Forum panellists included:

  • Maree Crabbe from It’s time we talked – supporting young people in an era of explicit sexual imagery
  • David Kobler from Your Choicez – Turning taboo topics into everyday conversations
  • Dr Judith Locke from Confident and Capable – Clinical psychologist focusing on student wellbeing
  • Dr Michael Salter from the School of Social Sciences at UNSW – Expert in child sexual exploitation and gendered violence
  • Angie Wan from Consent Labs – Youth-led workshops on sexual consent, empowering young people to know their rights around sexual harassment and assault.

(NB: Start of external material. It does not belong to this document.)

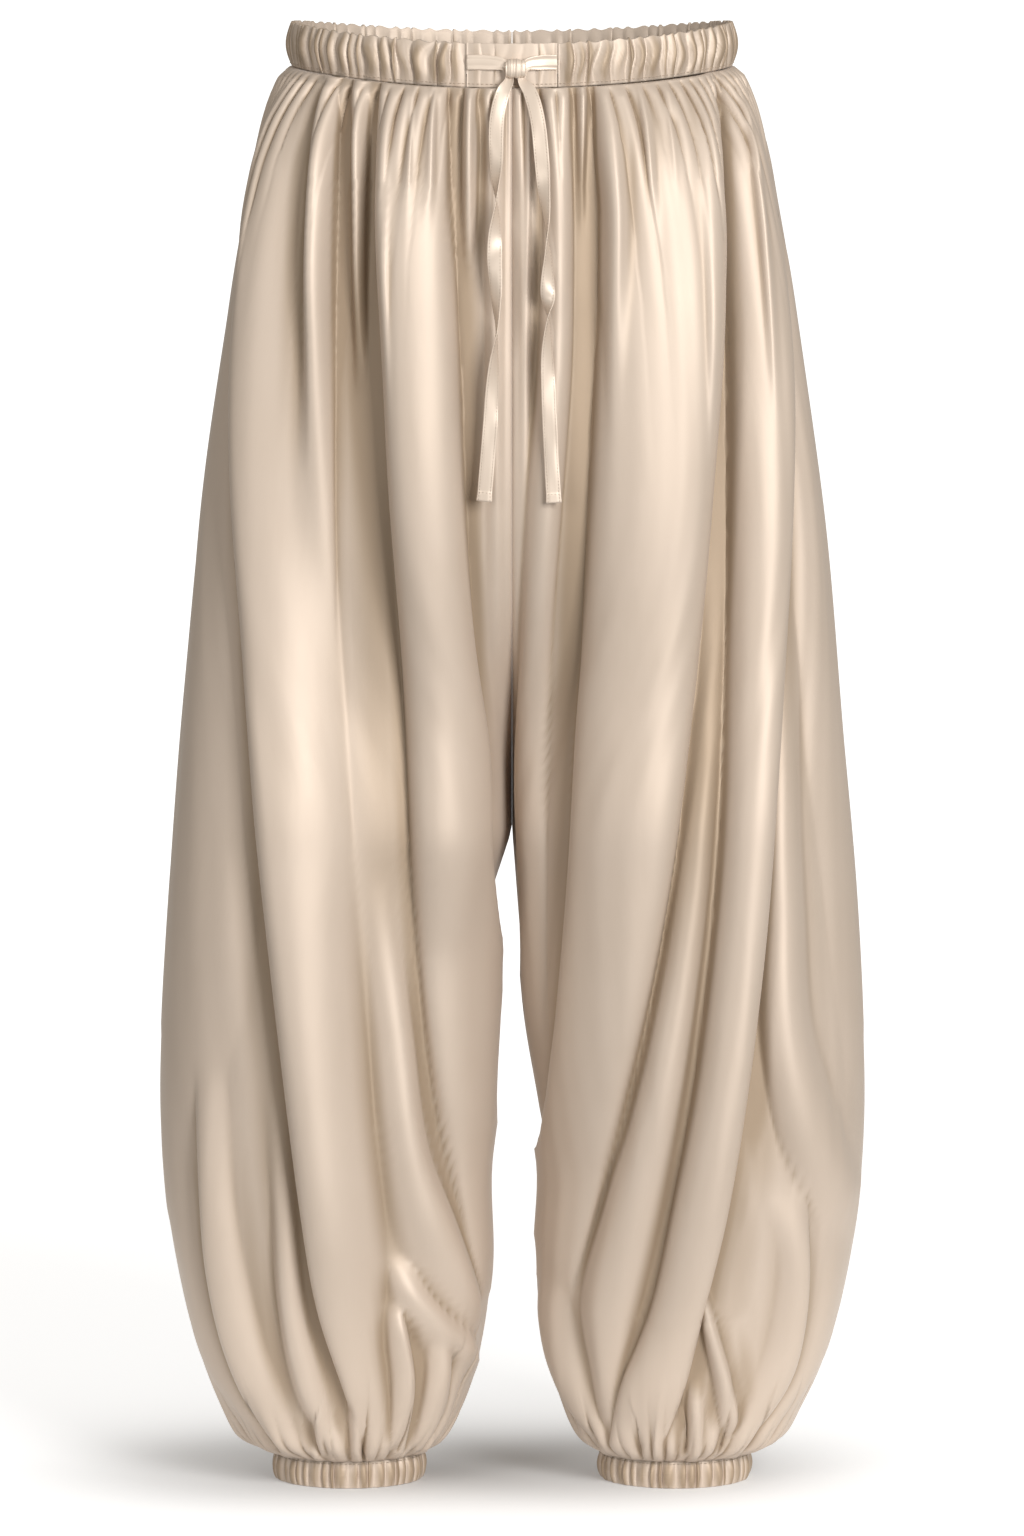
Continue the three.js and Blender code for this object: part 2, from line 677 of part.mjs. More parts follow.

You may also find the recent article published in the Sydney Morning Herald by Michael Parker, a Headmaster and writer titled “Talk to your child about sexual consent” helpful in assisting you with conversations with your children. 

 

Another valuable resource on parents having open conversations about consent comes from Dr Michael Carr-Gregg, acclaimed child and teen psychologist who suggests parents begin by asking their children what consent means and that parents ensure their children have a clear understanding of the meaning. This can be viewed on the link HERE

 

Kinross Wolaroi is a School where every one of our students matters. The issues around consent and respectful relationships are not confined to schools but are significant cultural issues which must be addressed head on. We must endeavour to see, at the very least, that our students uphold the law, that they are protected and more importantly, that we develop young men and women who will respect the human dignity and worth of all people in our community.

 

Prioritising the building of respectful relationships and teaching consent – even to our youngest - is something we all need to do together. 

 

With very best wishes,
Dr Andrew Parry

Congratulations

Regional Youth Orchestra – Michelle Hayes and Max Bloomfield (Year 10)

 

Matilda and Max have been selected to participate in the Regional Youth Orchestra. The RYO is an audition-based orchestra for talented students from NSW Regional Conservatoriums. This year, the RYO will get the opportunity to work with the Australian World Orchestra in Sydney later in May.

 

Debating success – HICES Debating competition

 

Our KWS Debating teams performed extremely well in the second round of the HICES Debating competition held at Blue Mountains Grammar last week. Four debating teams represented the School and all of them won their debates. I have received reports that all students excelled in manners, appearance and speaking. 

 

Congratulations to all who participated and I look forward to the seeing our debating teams in action, soon.